Navigating the use of LLMs for Code Generation

Introduction

Data Intuitive is committed to streamlining bioinformatics workflow development processes. Our core tool, Viash ¹, was developed to simplify and standardize computational workflow management by generating essential boilerplate code automatically - a cornerstone feature that relies on a robust, deterministic, rule-based system built on our extensive experience in the field.

Inspired by recent advances in the field of artificial intelligence (AI) and large language models (LLMs), Data Intuitive set out to explore how LLMs can further elevate Viash and improve the workflow development experience with even greater automation of code.

The potential of LLMs for code generation

In our exploration of applying LLMs for code generation in bioinformatics workflow development, we have witnessed several key aspects of how LLMs are transforming the development landscape.

One notable advantage is the ability to generate context-specific boilerplate code, which can streamline the initial setup of projects and frees up developer time for more complex tasks. Techniques such as retrieval-augmented-generation (RAG)², fine-tuning of LLMs ³ or few-shot prompting ⁴ empower LLMs to produce Viash-specific code and tailored solutions for the tasks at hand.

Additionally, LLMs have demonstrated strong syntax proficiency, enabling it to generate correct code snippets across various programming languages, which can help maintain code quality and consistency.

These capabilities not only have the advantage of speeding up the coding process, but also of lowering the barrier of entry to workflow development, allowing users with different levels of experience to engage more readily in programming projects.

Limitations of LLM-based code generation

Despite the potential of LLMs in automating code generation, we quickly encountered several limitations.

One significant challenge is their lack of logical reasoning; bioinformatics workflows can be highly complex, and LLMs do not inherently possess a structured reasoning process to navigate this intricacy. For example, when developing code to run specific steps or aspects of a workflow, an LLM may correctly identify variables to be parameterized, but fail to understand the dependencies required to run a specific tool effectively. Similarly, when tasked with combining multiple workflow steps into a coherent sequence, the LLM struggles to grasp how to integrate them logically.

Additionally, the temperature setting of the LLM plays a critical role: a high temperature may generate code with insufficient adherence to syntax and precision, whereas a low temperature—while necessary for enforcing strict syntax rules—can limit the model’s ability to adapt its output to nuanced context requirements.

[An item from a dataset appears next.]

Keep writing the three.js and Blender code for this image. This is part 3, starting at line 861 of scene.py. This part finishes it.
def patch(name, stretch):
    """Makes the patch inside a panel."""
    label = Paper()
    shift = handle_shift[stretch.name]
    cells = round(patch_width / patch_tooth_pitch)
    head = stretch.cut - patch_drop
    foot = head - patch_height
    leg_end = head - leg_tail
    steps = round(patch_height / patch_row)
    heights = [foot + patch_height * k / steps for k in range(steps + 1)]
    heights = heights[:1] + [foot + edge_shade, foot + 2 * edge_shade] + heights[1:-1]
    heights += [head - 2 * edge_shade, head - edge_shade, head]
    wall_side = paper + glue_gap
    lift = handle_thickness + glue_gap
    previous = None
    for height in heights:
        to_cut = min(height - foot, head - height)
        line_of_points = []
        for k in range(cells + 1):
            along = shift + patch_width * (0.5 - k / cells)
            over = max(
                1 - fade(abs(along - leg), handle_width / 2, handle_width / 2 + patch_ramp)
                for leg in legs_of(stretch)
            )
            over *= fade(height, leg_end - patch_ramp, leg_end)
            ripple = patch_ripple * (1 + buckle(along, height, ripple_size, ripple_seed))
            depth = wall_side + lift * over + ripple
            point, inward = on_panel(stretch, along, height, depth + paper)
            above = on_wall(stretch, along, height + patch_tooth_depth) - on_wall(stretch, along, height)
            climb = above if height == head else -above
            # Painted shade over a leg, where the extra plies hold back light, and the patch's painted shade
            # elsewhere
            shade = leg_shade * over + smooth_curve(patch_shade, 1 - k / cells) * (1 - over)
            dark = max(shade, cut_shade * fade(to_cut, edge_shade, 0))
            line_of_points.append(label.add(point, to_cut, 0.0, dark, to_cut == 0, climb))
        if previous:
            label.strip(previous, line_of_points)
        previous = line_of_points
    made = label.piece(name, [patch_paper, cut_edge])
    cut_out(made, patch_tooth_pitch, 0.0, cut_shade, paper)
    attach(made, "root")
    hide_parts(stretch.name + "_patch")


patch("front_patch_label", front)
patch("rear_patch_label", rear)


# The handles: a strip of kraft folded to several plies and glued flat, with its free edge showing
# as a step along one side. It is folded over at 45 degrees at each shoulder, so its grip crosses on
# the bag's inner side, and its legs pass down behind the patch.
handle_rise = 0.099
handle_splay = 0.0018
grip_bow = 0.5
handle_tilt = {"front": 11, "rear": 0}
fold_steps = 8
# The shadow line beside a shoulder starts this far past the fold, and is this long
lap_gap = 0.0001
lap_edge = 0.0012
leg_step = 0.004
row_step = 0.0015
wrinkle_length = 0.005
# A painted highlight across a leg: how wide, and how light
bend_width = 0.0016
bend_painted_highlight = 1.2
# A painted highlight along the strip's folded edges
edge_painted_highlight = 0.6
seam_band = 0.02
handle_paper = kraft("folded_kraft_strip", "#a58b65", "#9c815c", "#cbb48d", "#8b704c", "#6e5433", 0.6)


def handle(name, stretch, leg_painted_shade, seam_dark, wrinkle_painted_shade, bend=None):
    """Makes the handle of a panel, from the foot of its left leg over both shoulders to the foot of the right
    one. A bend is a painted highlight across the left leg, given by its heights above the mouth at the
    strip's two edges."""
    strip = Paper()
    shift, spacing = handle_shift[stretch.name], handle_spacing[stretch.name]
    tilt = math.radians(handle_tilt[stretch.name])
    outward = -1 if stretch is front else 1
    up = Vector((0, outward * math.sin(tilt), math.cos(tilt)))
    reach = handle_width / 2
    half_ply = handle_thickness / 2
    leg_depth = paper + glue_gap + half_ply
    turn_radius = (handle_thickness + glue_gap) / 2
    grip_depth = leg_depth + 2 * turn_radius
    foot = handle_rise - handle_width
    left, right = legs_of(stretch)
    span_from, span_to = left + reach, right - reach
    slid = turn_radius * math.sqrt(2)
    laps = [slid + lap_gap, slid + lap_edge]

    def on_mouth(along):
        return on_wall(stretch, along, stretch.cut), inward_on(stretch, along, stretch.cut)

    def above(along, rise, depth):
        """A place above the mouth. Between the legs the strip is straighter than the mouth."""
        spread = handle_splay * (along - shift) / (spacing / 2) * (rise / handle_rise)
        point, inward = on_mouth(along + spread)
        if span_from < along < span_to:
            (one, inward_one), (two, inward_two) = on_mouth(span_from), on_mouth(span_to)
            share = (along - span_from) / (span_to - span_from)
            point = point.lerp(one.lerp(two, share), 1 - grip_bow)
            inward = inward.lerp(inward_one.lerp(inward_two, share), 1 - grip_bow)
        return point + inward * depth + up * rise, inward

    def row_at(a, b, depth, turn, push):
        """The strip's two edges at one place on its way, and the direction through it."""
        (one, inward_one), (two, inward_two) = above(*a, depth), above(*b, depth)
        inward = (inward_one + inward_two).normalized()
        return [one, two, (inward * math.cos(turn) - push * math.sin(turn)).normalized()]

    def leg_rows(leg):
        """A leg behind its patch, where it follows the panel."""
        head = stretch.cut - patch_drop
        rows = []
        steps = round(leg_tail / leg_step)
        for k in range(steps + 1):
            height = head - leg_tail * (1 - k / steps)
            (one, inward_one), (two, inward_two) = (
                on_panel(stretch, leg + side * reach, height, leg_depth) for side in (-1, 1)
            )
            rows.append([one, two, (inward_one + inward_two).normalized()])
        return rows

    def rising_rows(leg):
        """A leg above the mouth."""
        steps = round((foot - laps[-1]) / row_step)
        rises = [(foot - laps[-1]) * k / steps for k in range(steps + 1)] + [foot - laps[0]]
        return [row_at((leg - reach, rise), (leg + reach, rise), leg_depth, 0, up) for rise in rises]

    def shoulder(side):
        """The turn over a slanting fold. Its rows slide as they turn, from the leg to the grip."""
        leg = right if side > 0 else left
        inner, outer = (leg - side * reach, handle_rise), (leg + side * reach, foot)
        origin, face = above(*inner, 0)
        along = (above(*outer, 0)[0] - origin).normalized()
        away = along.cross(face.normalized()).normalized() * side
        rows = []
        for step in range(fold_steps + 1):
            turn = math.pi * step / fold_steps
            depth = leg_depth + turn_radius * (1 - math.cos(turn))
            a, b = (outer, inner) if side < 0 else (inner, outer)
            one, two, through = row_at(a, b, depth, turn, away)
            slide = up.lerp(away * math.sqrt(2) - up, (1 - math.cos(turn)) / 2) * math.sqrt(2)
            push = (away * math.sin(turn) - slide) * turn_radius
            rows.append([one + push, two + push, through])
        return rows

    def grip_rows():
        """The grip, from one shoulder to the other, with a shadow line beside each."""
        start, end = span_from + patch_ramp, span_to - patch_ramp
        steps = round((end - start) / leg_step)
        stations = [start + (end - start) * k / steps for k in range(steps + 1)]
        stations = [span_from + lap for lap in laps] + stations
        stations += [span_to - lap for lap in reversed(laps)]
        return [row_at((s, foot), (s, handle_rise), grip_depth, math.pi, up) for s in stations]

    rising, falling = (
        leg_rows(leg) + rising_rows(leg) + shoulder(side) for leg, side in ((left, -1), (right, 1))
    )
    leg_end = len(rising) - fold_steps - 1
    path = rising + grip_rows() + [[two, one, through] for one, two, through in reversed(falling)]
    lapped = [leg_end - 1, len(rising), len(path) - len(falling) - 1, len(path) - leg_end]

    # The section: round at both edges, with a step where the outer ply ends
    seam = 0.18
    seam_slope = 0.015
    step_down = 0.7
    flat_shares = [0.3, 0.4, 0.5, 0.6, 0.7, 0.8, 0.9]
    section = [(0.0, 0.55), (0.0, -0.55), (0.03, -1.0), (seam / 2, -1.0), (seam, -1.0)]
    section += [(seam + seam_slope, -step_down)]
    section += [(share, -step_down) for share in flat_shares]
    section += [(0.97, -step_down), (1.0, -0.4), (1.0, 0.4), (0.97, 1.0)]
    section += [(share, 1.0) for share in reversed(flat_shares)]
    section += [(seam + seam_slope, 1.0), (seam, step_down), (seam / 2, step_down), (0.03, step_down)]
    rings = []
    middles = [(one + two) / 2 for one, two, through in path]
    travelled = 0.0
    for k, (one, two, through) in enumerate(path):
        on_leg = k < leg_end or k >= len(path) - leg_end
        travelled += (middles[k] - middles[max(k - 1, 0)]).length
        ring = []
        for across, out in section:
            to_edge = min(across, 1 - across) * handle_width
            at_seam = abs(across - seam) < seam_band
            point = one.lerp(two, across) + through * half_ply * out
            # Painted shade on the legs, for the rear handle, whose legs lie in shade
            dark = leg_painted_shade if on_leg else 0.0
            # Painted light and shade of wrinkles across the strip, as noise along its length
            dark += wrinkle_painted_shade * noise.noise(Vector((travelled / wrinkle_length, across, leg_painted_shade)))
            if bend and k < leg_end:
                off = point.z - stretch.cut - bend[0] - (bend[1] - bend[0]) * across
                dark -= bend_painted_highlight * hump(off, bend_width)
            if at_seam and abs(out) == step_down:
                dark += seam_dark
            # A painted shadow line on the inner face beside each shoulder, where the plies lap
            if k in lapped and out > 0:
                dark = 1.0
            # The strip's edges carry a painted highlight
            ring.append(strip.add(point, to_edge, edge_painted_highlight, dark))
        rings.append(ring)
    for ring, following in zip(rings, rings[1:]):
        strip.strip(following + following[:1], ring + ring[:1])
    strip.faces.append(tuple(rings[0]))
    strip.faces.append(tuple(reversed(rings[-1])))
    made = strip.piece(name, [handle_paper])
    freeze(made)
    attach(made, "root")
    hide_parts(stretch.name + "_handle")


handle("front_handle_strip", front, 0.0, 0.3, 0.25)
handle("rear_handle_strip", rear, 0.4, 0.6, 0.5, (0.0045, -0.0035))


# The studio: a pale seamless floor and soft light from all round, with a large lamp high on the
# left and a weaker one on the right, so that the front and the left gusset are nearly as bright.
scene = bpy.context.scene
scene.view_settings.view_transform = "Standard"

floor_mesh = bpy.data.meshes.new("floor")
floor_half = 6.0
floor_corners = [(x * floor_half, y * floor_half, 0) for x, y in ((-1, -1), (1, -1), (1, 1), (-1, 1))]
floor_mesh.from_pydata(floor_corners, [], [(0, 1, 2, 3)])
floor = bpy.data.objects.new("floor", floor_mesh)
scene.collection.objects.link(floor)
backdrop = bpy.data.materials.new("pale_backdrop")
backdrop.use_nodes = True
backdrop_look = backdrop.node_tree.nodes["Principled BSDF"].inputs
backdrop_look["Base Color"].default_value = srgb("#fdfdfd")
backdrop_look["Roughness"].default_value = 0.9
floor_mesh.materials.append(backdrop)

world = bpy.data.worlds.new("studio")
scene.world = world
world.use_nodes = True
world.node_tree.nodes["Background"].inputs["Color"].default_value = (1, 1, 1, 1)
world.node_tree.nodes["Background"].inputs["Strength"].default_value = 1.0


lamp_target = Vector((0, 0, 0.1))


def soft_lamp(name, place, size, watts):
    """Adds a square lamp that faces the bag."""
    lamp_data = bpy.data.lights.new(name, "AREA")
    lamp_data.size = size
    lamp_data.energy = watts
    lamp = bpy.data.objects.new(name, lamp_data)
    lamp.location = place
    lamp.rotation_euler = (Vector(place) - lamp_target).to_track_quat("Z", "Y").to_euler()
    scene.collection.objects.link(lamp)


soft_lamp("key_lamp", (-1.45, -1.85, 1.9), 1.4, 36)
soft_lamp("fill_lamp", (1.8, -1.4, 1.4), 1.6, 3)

Even in simpler use cases where the overall code structure appears correct, LLMs can introduce (subtle) bugs that render the generated code unusable, resulting in significant time lost debugging and troubleshooting.

Considerations beyond the technology

Beyond inherent limitations of the technology behind LLMs, there are several other risks related to the rapidly evolving landscape of LLMs.

Commercially available LLM models are often deprecated quickly, necessitating regular retraining to maintain their relevance. Moreover, when working with intellectual property-protected data—which is often the case with bioinformatics workflows—commercial LLMs pose significant security risks because of context leakage. While the use of open-source LLMs could overcome those concerns, the current global shortage of GPUs due to a surge in demand and a lag in supply has made it difficult to work with those models.

The environmental impact of training and deploying LLMs is also a growing concern, as these models require massive computational resources both during training and when used (at scale), leading to high energy consumption and carbon emissions.

These challenges are compounded by the risk of fluctuations in costs for GPUs and commercially available LLMs, which can impact long-term project sustainability.

Balancing benefits with limitations

The potential for AI-generated code is clear—it can accelerate development, reduce repetitive tasks, and help bridge gaps for new programmers. Specific LLM-based tools enhance the development process in various ways, including interpreting code (e.g., chatbots that explain) or suggestion-based generation of smaller code snippets (e.g., coding assistants such as GitHub co-pilot). However, these benefits must be weighed against the risks of over-reliance on AI, particularly for complex or mission-critical tasks.

While we continue to monitor the advancements in AI and LLMs with interest, we believe that the current technology and existing services are not mature enough to deliver substantial improvements in our automated processes. We are committed to an approach grounded in high ethical and quality standards, ensuring the integrity of our products.

Footnotes

https://www.data-intuitive.com/products/viash.html↩︎
https://python.langchain.com/docs/concepts/rag/↩︎
https://huggingface.co/docs/transformers/en/training↩︎
https://www.datacamp.com/tutorial/few-shot-prompting↩︎